Aim: Show every line that has the string "continues" in it.

Given records:

============================================================

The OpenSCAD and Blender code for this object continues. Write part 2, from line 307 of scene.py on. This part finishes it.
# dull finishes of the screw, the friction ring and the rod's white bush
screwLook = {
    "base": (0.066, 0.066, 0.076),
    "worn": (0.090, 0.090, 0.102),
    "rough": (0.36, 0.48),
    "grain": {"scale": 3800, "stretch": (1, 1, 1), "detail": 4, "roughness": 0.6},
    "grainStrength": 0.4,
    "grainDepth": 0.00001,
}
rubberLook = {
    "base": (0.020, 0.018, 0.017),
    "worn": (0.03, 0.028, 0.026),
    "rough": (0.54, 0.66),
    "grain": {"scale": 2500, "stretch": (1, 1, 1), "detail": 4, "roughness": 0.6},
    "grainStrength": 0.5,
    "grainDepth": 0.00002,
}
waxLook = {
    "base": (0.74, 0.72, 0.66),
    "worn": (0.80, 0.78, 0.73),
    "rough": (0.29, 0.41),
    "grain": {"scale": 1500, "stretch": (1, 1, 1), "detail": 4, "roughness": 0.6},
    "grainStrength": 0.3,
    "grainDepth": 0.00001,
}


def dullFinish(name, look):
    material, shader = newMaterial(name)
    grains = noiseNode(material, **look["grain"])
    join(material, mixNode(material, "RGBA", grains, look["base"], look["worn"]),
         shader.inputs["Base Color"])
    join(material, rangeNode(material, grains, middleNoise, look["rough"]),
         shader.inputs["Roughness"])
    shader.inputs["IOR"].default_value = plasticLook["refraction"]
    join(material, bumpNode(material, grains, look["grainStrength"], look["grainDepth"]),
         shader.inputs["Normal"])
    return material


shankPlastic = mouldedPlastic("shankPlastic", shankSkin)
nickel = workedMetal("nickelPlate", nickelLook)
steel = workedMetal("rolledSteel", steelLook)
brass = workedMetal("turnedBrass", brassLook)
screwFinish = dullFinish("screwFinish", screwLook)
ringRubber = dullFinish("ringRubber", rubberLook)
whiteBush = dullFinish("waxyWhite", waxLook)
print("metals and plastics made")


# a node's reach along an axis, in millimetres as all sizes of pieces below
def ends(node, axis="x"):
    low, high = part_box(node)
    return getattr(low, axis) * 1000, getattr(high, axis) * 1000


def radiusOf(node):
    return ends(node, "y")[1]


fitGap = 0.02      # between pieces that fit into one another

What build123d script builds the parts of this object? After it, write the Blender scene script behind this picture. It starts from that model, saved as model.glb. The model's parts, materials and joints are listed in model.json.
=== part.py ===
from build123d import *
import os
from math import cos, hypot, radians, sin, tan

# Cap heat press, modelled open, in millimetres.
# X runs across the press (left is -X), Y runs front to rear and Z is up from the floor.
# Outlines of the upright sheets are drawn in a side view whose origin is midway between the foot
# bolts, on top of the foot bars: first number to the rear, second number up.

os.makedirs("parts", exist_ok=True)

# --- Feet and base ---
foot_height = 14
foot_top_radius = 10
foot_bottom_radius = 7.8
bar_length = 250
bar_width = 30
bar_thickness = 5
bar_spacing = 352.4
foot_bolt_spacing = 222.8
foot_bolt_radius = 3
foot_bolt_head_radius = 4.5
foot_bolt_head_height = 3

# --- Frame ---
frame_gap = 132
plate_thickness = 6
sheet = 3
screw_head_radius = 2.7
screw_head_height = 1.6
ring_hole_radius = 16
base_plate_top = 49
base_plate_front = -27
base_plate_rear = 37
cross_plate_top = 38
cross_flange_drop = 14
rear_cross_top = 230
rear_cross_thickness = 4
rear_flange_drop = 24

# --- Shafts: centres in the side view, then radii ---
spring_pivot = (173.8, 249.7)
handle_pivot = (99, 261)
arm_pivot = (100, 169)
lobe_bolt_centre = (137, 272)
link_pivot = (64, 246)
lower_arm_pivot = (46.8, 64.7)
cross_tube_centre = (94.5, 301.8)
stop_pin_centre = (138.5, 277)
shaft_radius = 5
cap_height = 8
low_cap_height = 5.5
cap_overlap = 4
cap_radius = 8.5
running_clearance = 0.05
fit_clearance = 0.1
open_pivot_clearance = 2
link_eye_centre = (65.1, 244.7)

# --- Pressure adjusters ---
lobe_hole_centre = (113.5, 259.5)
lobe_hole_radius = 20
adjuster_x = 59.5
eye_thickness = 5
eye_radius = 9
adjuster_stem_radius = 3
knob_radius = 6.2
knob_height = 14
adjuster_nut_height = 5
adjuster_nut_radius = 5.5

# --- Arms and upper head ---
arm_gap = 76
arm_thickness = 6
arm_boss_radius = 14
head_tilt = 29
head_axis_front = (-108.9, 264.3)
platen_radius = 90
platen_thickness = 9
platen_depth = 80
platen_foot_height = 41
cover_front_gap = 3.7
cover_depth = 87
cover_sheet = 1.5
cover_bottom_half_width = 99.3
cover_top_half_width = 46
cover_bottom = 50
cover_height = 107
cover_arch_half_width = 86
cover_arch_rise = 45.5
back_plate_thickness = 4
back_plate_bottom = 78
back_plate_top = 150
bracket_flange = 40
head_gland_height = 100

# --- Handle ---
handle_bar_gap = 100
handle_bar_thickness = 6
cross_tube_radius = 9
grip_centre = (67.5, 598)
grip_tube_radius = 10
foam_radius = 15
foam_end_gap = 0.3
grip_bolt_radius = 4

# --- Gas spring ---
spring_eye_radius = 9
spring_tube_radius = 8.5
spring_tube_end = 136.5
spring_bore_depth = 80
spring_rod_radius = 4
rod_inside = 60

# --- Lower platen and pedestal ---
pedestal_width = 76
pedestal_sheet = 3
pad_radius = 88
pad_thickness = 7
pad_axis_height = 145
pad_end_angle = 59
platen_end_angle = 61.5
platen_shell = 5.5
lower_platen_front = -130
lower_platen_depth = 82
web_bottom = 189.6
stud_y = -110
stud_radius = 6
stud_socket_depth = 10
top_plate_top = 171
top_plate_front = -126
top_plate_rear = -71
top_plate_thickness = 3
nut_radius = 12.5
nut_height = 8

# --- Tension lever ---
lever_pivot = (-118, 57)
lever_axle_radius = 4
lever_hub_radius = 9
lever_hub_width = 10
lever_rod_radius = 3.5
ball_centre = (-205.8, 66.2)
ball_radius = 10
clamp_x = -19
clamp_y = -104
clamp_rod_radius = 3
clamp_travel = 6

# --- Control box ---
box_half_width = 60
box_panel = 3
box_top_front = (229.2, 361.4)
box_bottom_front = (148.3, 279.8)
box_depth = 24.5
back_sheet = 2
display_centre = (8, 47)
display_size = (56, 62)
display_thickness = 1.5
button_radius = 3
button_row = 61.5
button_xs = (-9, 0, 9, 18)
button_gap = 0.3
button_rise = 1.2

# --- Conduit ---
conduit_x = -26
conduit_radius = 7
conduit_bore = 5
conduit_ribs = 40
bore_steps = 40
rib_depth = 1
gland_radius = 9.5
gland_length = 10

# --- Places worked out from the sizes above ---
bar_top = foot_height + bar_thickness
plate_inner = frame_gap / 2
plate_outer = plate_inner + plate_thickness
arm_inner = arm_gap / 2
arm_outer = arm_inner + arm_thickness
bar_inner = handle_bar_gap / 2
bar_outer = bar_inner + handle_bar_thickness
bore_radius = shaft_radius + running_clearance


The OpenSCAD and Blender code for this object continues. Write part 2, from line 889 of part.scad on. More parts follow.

============================================================

Task solution:
The OpenSCAD and Blender code for this object continues. Write part 2, from line 307 of scene.py on. This part finishes it.
The OpenSCAD and Blender code for this object continues. Write part 2, from line 889 of part.scad on. More parts follow.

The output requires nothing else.